● **TASK STATEMENT**
Scan the data. Collect each line that contains the word "names".

[Rows from a 3D modeling dataset]

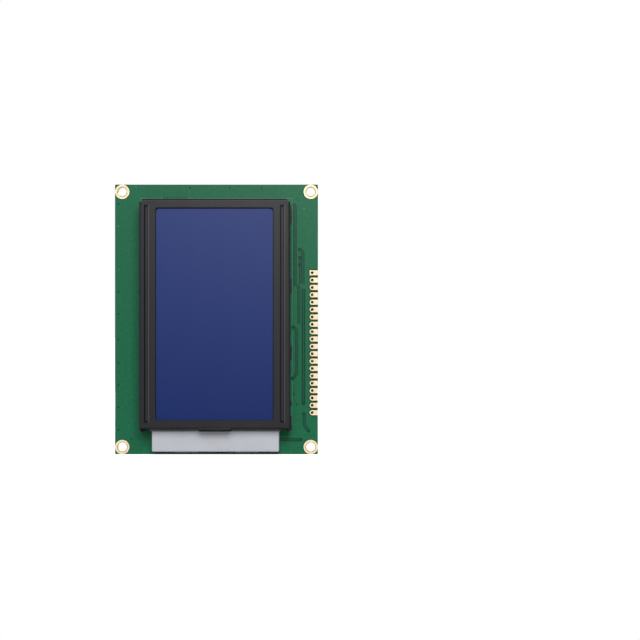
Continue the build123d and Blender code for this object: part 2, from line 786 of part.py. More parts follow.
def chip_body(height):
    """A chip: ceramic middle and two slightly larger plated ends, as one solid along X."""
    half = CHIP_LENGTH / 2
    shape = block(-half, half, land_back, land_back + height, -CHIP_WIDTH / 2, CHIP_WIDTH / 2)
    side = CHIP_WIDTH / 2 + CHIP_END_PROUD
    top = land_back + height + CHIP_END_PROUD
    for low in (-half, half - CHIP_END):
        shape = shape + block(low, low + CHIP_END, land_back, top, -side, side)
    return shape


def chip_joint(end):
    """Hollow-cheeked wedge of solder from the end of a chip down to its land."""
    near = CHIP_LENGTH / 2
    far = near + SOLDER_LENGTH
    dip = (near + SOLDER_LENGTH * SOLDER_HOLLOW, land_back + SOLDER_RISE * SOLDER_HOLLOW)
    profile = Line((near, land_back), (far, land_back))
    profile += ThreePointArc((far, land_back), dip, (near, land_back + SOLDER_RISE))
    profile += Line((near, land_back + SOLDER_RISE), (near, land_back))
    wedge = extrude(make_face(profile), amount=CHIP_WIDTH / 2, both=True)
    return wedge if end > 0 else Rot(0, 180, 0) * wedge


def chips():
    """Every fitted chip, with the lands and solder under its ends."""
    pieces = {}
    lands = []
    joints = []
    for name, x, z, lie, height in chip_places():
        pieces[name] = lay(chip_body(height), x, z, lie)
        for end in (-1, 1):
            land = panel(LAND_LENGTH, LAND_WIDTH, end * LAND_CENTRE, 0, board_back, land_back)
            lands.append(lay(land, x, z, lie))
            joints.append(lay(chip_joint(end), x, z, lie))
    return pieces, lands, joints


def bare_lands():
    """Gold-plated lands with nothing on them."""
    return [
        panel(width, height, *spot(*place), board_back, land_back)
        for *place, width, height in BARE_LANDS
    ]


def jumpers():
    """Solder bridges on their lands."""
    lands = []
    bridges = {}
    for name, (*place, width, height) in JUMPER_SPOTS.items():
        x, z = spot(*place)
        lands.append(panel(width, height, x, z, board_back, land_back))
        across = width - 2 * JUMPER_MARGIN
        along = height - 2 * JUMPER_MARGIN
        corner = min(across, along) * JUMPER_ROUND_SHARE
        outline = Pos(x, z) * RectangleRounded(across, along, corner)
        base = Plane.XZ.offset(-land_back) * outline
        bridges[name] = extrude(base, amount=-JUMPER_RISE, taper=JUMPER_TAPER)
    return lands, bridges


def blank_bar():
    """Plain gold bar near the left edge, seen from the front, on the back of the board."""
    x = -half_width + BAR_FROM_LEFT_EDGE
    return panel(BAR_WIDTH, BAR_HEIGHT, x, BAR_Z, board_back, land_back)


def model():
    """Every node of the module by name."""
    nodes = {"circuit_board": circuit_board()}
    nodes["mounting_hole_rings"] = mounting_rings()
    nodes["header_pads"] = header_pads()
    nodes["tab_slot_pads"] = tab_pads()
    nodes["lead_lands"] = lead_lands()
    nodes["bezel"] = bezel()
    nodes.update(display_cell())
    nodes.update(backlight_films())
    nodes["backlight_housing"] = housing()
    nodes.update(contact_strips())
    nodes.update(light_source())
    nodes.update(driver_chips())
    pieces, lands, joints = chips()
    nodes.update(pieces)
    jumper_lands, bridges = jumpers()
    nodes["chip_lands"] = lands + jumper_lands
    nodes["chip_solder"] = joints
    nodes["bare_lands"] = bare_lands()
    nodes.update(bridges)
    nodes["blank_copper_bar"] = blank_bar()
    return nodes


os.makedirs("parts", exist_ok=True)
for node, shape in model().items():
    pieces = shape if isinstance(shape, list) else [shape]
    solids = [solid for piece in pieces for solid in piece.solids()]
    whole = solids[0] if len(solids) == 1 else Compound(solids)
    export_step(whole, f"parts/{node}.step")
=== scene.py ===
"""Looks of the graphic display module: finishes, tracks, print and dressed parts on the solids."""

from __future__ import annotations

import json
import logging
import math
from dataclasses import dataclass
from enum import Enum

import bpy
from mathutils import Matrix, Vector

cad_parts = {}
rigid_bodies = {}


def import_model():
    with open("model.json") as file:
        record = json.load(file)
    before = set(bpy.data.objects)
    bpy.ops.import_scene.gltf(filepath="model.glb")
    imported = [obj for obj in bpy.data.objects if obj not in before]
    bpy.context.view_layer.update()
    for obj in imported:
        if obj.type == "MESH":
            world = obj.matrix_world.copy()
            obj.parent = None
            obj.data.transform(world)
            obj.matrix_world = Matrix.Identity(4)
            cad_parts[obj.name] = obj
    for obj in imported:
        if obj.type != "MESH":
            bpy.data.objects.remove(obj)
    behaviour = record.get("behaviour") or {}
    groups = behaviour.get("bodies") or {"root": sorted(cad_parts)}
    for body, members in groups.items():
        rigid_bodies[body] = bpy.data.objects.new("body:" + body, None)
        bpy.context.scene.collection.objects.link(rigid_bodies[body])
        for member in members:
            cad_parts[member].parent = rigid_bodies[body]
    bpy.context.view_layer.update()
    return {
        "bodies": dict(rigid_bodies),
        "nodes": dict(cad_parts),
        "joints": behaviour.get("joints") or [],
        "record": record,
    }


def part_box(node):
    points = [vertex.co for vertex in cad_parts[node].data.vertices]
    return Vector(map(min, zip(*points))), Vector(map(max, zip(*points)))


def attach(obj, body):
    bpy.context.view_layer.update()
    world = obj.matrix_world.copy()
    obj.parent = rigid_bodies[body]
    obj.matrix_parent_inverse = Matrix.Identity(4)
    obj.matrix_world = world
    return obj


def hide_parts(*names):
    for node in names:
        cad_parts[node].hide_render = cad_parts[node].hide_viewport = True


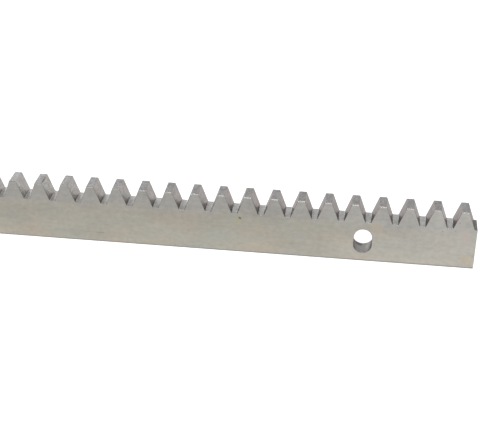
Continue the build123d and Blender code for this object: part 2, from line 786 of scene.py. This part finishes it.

● **SOLUTION FOR THIS PROBLEM**
def hide_parts(*names):
    for node in names:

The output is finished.